Tatrzański Park Narodowy apeluje o niedokarmienie zwierząt
Co roku przyrodnicy z Tatrzańskiego Parku Narodowego apelują do turystów, aby nie zaczepiali, a co najważniejsze, nie dokarmiali zwierząt napotkanych na szlaku. To niezwykle groźna sytuacja dla obu stron. Ludzie często nie zdają sobie sprawy z tego, że niewinnie wyglądające jelenie, sarny czy kozice to dzikie zwierzęta, a ich przyjacielska postawa może w mgnieniu oka się zmienić, zwłaszcza kiedy wyczują zagrożenie.

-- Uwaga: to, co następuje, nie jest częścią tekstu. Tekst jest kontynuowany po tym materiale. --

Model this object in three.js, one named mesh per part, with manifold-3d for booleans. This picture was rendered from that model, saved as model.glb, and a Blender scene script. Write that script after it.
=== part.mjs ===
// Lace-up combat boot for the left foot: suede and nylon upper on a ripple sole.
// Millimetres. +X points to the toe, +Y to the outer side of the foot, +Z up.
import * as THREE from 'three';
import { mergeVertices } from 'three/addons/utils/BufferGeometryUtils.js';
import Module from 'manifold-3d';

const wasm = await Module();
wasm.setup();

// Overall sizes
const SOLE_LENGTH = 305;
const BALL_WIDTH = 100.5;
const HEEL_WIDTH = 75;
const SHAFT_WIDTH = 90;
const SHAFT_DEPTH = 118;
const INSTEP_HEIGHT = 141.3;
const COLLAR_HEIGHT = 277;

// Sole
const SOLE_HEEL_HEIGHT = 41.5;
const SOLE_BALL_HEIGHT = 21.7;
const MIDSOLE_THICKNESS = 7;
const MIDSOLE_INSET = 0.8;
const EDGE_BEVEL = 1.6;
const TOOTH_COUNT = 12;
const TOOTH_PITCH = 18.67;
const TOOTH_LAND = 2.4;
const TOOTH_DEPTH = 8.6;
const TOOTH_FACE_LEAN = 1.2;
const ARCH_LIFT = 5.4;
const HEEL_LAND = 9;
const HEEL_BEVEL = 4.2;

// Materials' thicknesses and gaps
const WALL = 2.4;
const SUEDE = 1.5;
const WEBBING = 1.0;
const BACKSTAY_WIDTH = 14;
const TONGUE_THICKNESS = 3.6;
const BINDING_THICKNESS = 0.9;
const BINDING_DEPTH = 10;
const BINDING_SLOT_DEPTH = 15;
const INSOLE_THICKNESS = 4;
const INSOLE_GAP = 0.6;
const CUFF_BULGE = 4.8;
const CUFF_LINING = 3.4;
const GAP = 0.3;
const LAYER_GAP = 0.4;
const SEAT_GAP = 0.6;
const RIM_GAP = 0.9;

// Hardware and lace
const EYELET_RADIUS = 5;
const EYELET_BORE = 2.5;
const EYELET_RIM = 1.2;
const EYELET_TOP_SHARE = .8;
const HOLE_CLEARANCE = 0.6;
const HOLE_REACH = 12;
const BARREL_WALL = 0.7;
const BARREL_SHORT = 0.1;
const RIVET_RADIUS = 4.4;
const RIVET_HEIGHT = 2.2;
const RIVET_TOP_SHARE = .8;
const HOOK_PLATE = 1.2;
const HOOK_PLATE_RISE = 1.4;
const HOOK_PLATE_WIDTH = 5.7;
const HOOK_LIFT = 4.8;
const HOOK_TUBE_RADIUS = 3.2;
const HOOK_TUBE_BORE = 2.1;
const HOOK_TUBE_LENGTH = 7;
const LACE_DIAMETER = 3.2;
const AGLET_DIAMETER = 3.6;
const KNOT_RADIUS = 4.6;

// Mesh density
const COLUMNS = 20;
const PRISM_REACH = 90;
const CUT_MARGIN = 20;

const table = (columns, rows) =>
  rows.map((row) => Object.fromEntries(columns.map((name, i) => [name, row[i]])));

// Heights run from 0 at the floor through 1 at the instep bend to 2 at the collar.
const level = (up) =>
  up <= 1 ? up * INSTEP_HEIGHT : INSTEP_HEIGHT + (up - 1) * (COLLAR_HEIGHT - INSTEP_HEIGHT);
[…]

To także duży problem dla samych zwierząt. Przyzwyczajają się, że ludzie przynoszą do lasu jedzenie i przestają na własną rękę szukać pożywienia. To szczególnie groźne w przypadku niedźwiedzi i jeleni, coraz chętniej podchodzących do turystów w poszukiwaniu jedzenie.
— Wyruszacie w Tatry i na szlaku spotykacie jelenia, przy schronisku podlatują do Was orzechówki, a po zdobyciu szczytu, tuż obok Was pojawia się lis, tęsknie spoglądający na Wasz plecak? Wszystko pięknie, ale nie dajcie się nabrać na słodkie oczy! To nie są maskotki do zdjęć czy zwierzęta, które potrzebują Waszej pomocy. Dokarmiając je, pozwalając im zabrać Wasze jedzenie, wyrządzacie im krzywdę — grzmią na Facebooku przedstawiciele Tatrzańskiego Parku Narodowego.
Dokarmianie dzikich zwierząt to dla nich krzywda
Przedstawicie Tatrzańskiego Parku Narodowego wprost mówią, że dokarmianie dzikich zwierząt jest dla nich bardzo szkodliwe. Dodatkowo przyrodnicy przestrzegają przed pozostawianiem na szlakach śmieci, do których także mieszkańcy lasu mają dostęp. Zjadane przez nie odpadki mogą doprowadzić do choroby, a nawet śmierci.
— Zwierzęta tracą umiejętność poszukiwania naturalnego pokarmu, nie potrafią szukać bezpiecznych miejsc, gdzie nie grozi im atak drapieżników, stają się też łatwym celem kłusowników. Dokarmiając zwierzęta, zazwyczaj błędnie zakładamy, że jedzą one to, co ludzie. Skutkiem niewłaściwego dokarmiania jest pogorszenie zdrowia. Zwierzęta słabną, źle znoszą trudne warunki klimatyczne, mogą chorować, a regularnie dokarmiane przestają się bać ludzi i coraz natarczywiej domagają się jedzenia od spotkanych osób — poinformował TPN.
Jak się zachować, kiedy na szlaku spotkamy dzikie zwierzę?
Przyrodnicy dobrze zdają sobie sprawę z tego, że na terenie Tatrzańskiego Parku Narodowego zwierzęta swobodnie się przemieszczają. To oznacza, że napotkanie na szlaku sarny czy jelenia wcale nie należy do rzadkości. Najważniejsze w takim przypadku jest, aby nie
— Jeśli spotkacie dzikie zwierzę na swojej drodze — nie podchodźcie, nie zaczepiajcie, nie dotykajcie, nie dokarmiajcie. Nie pozwólcie zbliżać się dzieciom. Zachowajcie dystans, spokojnym krokiem odejdźcie, nawet jeśli zwierzę kieruje się w waszą stronę. Może ono zareagować w sposób nieprzewidziany, może być agresywne, szczególnie dotyczy to teraz jeleni podczas rykowiska — przekazał TNP.